Numerical analysis of lateral inertial confinement effects on impact test of concrete compressive material properties

Abstract

Dynamic material properties, in particular the dynamic strength, of concrete material are usually obtained by conducting laboratory tests such as drop-weight test and Split Hopkinson Pressure Bar (SHPB) test. It is commonly agreed that a few parameters associated with stress wave propagation will affect the test results, including the lateral and axial inertial effect, end friction confinement and stress wave reflection and refraction. Many different measures have been proposed to eliminate or limit the influences of these effects in dynamic tests of material properties. However, owing to the nature of dynamic loadings, especially those with high loading rates, it is very unlikely to completely eliminate these influences in physical testing. Moreover, it is also very difficult to quantify these influences from the laboratory testing data. In the present study, a refined mesoscale concrete material model is developed to simulate impact tests and to study the influences of lateral inertial confinement on concrete compressive strength increment at high strain rate.

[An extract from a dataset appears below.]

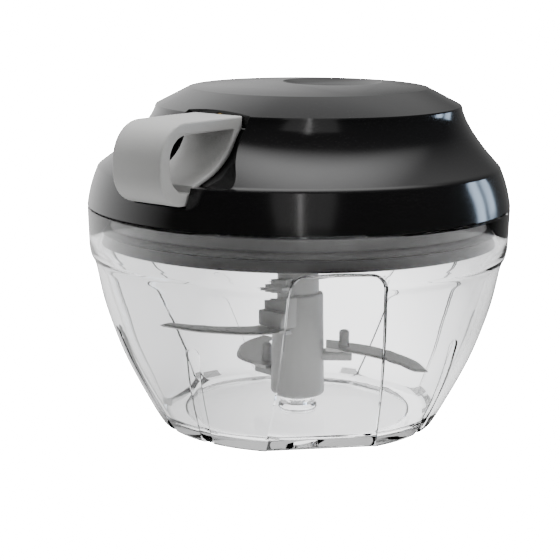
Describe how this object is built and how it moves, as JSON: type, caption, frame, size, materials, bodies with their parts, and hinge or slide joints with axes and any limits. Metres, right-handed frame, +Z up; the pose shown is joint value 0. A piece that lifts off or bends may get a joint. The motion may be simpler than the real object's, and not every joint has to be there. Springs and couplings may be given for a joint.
{
  "type": "manual food chopper",
  "caption": "Round manual food chopper: clear bowl, black lid with a docked D-shaped pull handle, recoil reel and three sickle blades on a spindle.",
  "frame": {"origin": "on the bowl's axis, in the plane of the bowl's flat base", "axes": "+Z up along the spindle, -Y the way the pull handle points and is pulled, +X to the right seen from the handle's side"},
  "size_m": [0.13, 0.1375, 0.1035],
  "materials": {
    "clear_plastic": "clear, polished",
    "black_plastic": "gloss black",
    "dark_plastic": "dark grey, smooth",
    "light_plastic": "light grey, satin",
    "grey_plastic": "mid grey, satin",
    "white_plastic": "natural white",
    "silicone": "matt",
    "blade_steel": "brushed",
    "steel": "plain",
    "brass": "plain",
    "cord_fibre": "braided"
  },
  "bodies": {
    "bowl": {"bowl": "clear_plastic", "pivot_pin": "steel", "thrust_washer": "steel"},
    "blades": {"blade_spindle": "grey_plastic", "blade_lower": "blade_steel", "blade_middle": "blade_steel", "blade_upper": "blade_steel"},
    "lid": {"top_cover": "black_plastic", "lid_base": "dark_plastic", "lid_seal": "silicone", "hub_bush": "white_plastic", "bearing_plate": "dark_plastic", "cord_eyelet": "brass", "cord_lead": "cord_fibre", "recoil_spring": "steel", "spring_cover": "dark_plastic", "reel_axle": "steel", "axle_washer": "steel", "plate_screw_1": "steel", "plate_screw_2": "steel", "plate_screw_3": "steel", "plate_screw_4": "steel", "base_screw_1": "steel", "base_screw_2": "steel", "base_screw_3": "steel", "base_screw_4": "steel", "base_screw_5": "steel", "base_screw_6": "steel"},
    "handle": {"pull_handle": "light_plastic", "pull_cord": "cord_fibre"},
    "reel": {"reel": "white_plastic", "cord_winding": "cord_fibre", "pawl_pin_1": "steel", "pawl_pin_2": "steel"},
    "pawl_1": {"pawl_1": "steel"},
    "pawl_2": {"pawl_2": "steel"},
    "drive": {"drive_hub": "white_plastic"}
  },
  "joints": [
    {"name": "lid_lift", "type": "slide", "parent": "bowl", "child": "lid", "axis": [0, 0, 1], "range_m": [0, 0.12]},
    {"name": "handle_pull", "type": "slide", "parent": "lid", "child": "handle", "axis": [0, -1, 0], "range_m": [0, 0.3], "stiffness_N_per_m": 12, "springref_m": -0.08},
    {"name": "reel_spin", "type": "hinge", "parent": "lid", "child": "reel", "pos_m": [0, 0, 0.0965], "axis": [0, 0, 1], "range_deg": [0, 672], "deforming": ["cord_winding"]},
    {"name": "drive_spin", "type": "hinge", "parent": "lid", "child": "drive", "pos_m": [0, 0, 0.0778], "axis": [0, 0, 1], "range_deg": [0, 672]},
    {"name": "blade_spin", "type": "hinge", "parent": "bowl", "child": "blades", "pos_m": [0, 0, 0.02], "axis": [0, 0, 1], "range_deg": [0, 672]},
    {"name": "pawl_1_lift", "type": "hinge", "parent": "reel", "child": "pawl_1", "pos_m": [0.01259, 0.00458, 0.0905], "axis": [0, 0, -1], "range_deg": [0, 12]},
    {"name": "pawl_2_lift", "type": "hinge", "parent": "reel", "child": "pawl_2", "pos_m": [-0.01259, -0.00458, 0.0905], "axis": [0, 0, -1], "range_deg": [0, 12]}
  ],
  "couplings": [
    {"joint": "reel_spin", "follows": "handle_pull", "rad_per_m": 38.9},
    {"joint": "drive_spin", "follows": "handle_pull", "rad_per_m": 38.9},
    {"joint": "blade_spin", "follows": "handle_pull", "rad_per_m": 38.9}
  ]
}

The commercial software AUTODYN is used to perform the numerical simulations. Numerical simulations of concrete specimens of different dimensions and under impact loads of different loading rates are carried out. The results are compared with those obtained from laboratory tests, with those specified in the code and simulated with homogeneous concrete material model. The reliability of the numerical simulation of impact tests is verified. It is found that the influences of lateral inertial confinement effect on Dynamic Increase Factor (DIF) is strain rate and specimen size dependent. Neglecting aggregates in concrete specimen in laboratory tests and numerical simulations lead to underestimation of DIF of concrete material.